Examining Initial Bacterial Adhesion: Oriented Adhesion and Surface Nanodomains
Open Access
- Author:
- Jones, Joseph Francis
- Graduate Program:
- Chemical Engineering
- Degree:
- Doctor of Philosophy
- Document Type:
- Dissertation
- Date of Defense:
- October 06, 2005
- Committee Members:
- Darrell Velegol, Committee Chair/Co-Chair
Seong H Kim, Committee Member
Costas D Maranas, Committee Member
John Michael Regan, Committee Member
Andrew Zydney, Committee Member - Keywords:
- bacterial adhesion
bacterial polarity
laser trap
orientation
adhesion
nanodomain - Abstract:
- Initial bacteria adhesion is the first step in the process of biofilm formation, affecting areas as diverse as infection on biomedical implants to the efficiency of bioremediation strategies to industrial biofouling.
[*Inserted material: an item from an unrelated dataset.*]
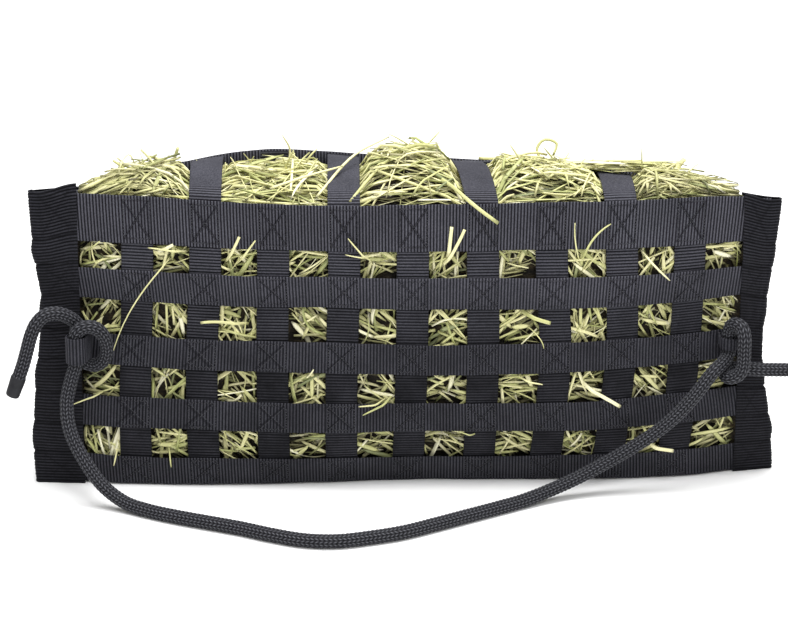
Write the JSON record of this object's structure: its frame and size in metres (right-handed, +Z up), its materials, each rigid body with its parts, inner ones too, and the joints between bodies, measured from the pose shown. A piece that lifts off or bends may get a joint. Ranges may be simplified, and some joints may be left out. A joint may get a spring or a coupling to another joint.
{
  "type": "hay net",
  "caption": "Slow-feed hay bag of sewn webbing straps with square feed openings, an open top with cross straps, stuffed with hay, and a hanging rope tied to a loop at each end.",
  "frame": {"origin": "middle of the footprint, on the surface that the bag stands on, measured without the rope", "axes": "+X along the bag towards its right end as seen from the feeding face, +Y towards the back, +Z up"},
  "size_m": [0.6798, 0.2382, 0.2702],
  "materials": {
    "webbing": "matte ribbed polypropylene webbing",
    "rope": "braided polypropylene rope",
    "rope_end": "matte shrink sleeve",
    "hay": "dry grass stalks"
  },
  "bodies": {
    "root": {"front_top_band": "webbing", "front_strap_2": "webbing", "front_strap_3": "webbing", "front_strap_4": "webbing", "front_strap_5": "webbing", "back_top_band": "webbing", "back_strap_2": "webbing", "back_strap_3": "webbing", "back_strap_4": "webbing", "back_strap_5": "webbing", "upright_strap_1": "webbing", "upright_strap_2": "webbing", "upright_strap_3": "webbing", "upright_strap_4": "webbing", "upright_strap_5": "webbing", "upright_strap_6": "webbing", "upright_strap_7": "webbing", "upright_strap_8": "webbing", "upright_strap_9": "webbing", "top_strap_1": "webbing", "top_strap_2": "webbing", "top_strap_3": "webbing", "top_strap_4": "webbing", "left_end_band": "webbing", "right_end_band": "webbing", "left_rope_loop": "webbing", "right_rope_loop": "webbing", "hanging_rope": "rope", "rope_left_tail": "rope", "left_rope_end": "rope_end", "right_rope_end": "rope_end", "hay_fill": "hay"}
  },
  "joints": []
}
Escherichia coli were studied to better understand the orientations, time scales, and length scales of initial adhesion. The E. coli K-12 D21 strain was found to initially adhere via a single end of the rod-shaped cells. This adhesion was found to be instantaneous (< 1 second). By comparison with strains of varying lipopolysaccharride (LPS) layer, the LPS molecules were determined not to be the adhesive molecules. As well, with Brownian dynamics simulations, the end-on adhesion found for D21 could not be explained simply by geometric effects. The existence of bacterial polarity, a localization of molecules at the pole of the cell, was supported with surface charge nonuniformity measurements. The extent of adhesion within a population of D21 cells was found to be 15.9 +- 3.4% via the end, and the development of a single adhesive end was connected to the cell division process. The surface of D21 was hypothesized to be more complex than a localization of molecules at a single end with smaller nanodomains distributed across the cell body. The threshold area of the adhesive end and the smaller nanodomains was estimated as 0.016 microns squared. Though E. coli D21 predominantly adhere end-on via a single end, the surface characteristics of D21 were shown to change significantly with differing growth conditions. The end-on adhesion effect did not readily extend to two Burkholderia cepacia strains, but the paradigm of examining the bacterial surface as discrete nanodomains when discussing adhesion remains supported.